Optimal Static Dictionary with Worst-Case Constant Query Time
Yang Hu, Jingxun Liang, Huacheng Yu, Junkai Zhang, Renfei Zhou
TL;DR
The paper tackles building a succinct static dictionary with worst-case constant query time, achieving space of OPT plus a subpolynomial redundancy $n^{\varepsilon}$, where OPT $= \log\binom{U}{n}+n\log\sigma$. It introduces augmented retrieval and spillover representations to store variable-length components and per-bucket data, enabling near-OPT space while ensuring constant-time queries in the cell-probe model and extending to Word RAM. A key technical contribution is a sparsification technique via a hierarchical matrix construction and base-conversion-enabled retrieval, which allows concatenation of many small structures without incurring large redundancy.

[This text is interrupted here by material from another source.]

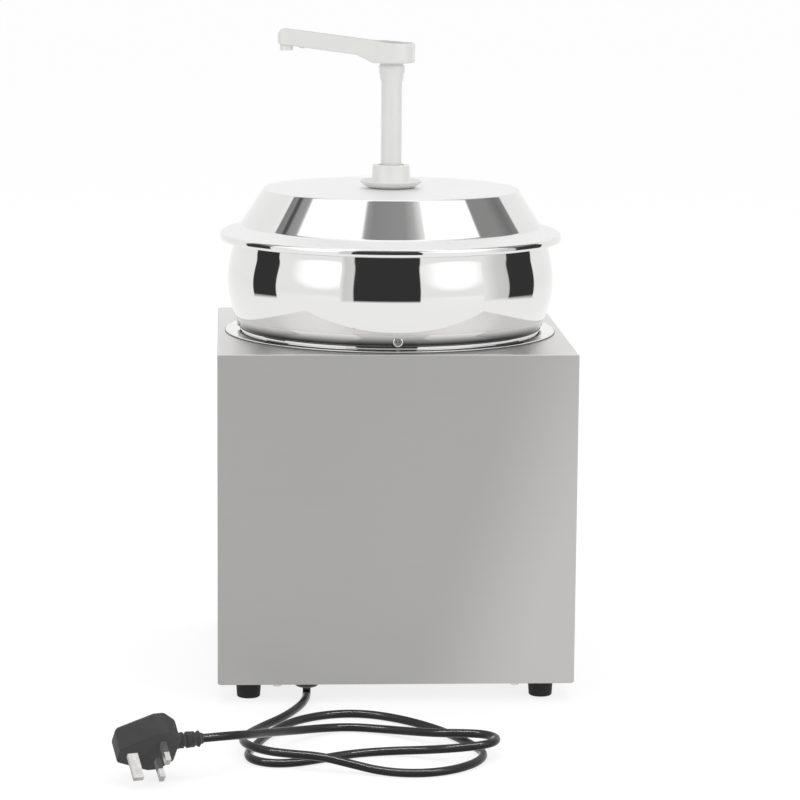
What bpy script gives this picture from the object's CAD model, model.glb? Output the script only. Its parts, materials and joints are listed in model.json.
import json
from math import cos, exp, log, pi, radians, sin, sqrt, tan

import bmesh
import bpy
from mathutils import Matrix, Vector

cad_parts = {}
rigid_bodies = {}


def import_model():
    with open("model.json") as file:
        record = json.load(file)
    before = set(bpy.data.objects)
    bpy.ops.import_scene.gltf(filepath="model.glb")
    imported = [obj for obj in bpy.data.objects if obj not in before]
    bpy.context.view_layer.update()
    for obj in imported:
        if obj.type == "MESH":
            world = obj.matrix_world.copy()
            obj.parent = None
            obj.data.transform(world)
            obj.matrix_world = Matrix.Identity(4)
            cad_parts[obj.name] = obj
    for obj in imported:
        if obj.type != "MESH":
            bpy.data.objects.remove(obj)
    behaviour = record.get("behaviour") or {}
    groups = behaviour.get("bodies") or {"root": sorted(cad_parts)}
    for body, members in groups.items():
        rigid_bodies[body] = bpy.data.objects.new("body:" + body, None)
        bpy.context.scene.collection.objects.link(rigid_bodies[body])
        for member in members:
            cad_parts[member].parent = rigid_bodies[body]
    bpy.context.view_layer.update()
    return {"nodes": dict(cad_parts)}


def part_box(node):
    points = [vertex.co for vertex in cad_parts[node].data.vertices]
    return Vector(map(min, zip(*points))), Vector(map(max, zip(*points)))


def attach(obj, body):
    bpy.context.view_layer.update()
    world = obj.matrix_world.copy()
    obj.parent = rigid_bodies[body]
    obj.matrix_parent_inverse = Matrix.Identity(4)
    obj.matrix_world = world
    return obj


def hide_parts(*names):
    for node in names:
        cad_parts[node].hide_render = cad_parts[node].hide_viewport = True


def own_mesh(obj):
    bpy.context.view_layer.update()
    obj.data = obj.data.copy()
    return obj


# Heated sauce dispenser seen from its back: brushed casing, mirror-polished bowl and lid,
# an off-white hand pump, and a mains cord on the ground.
# Sizes below are millimetres as in the part's source, and angles are degrees; meshes are metres.
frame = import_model()
NODES = frame["nodes"]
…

The work improves prior results by combining worst-case optimal space with constant-time queries and offers a framework (augmented redundancy) that may influence future static data-structure designs and open problems related to redundancy budgeting and construction complexity.
Abstract
In this paper, we design a new succinct static dictionary with worst-case constant query time. A dictionary data structure stores a set of key-value pairs with distinct keys in $[U]$ and values in $[σ]$, such that given a query $x\in [U]$, it quickly returns if $x$ is one of the input keys, and if so, also returns its associated value. The textbook solution to dictionaries is hash tables. On the other hand, the (information-theoretical) optimal space to encode such a set of key-value pairs is only $\text{OPT} := \log\binom{U}{n}+n\log σ$. We construct a dictionary that uses $\text{OPT} + n^ε$ bits of space, and answers queries in constant time in worst case. Previously, constant-time dictionaries are only known with $\text{OPT} + n/\text{poly}\log n$ space [Pǎtraşcu 2008], or with $\text{OPT}+n^ε$ space but expected constant query time [Yu 2020]. We emphasize that most of the extra $n^ε$ bits are used to store a lookup table that does not depend on the input, and random bits for hash functions. The "main" data structure only occupies $\text{OPT}+\text{poly}\log n$ bits.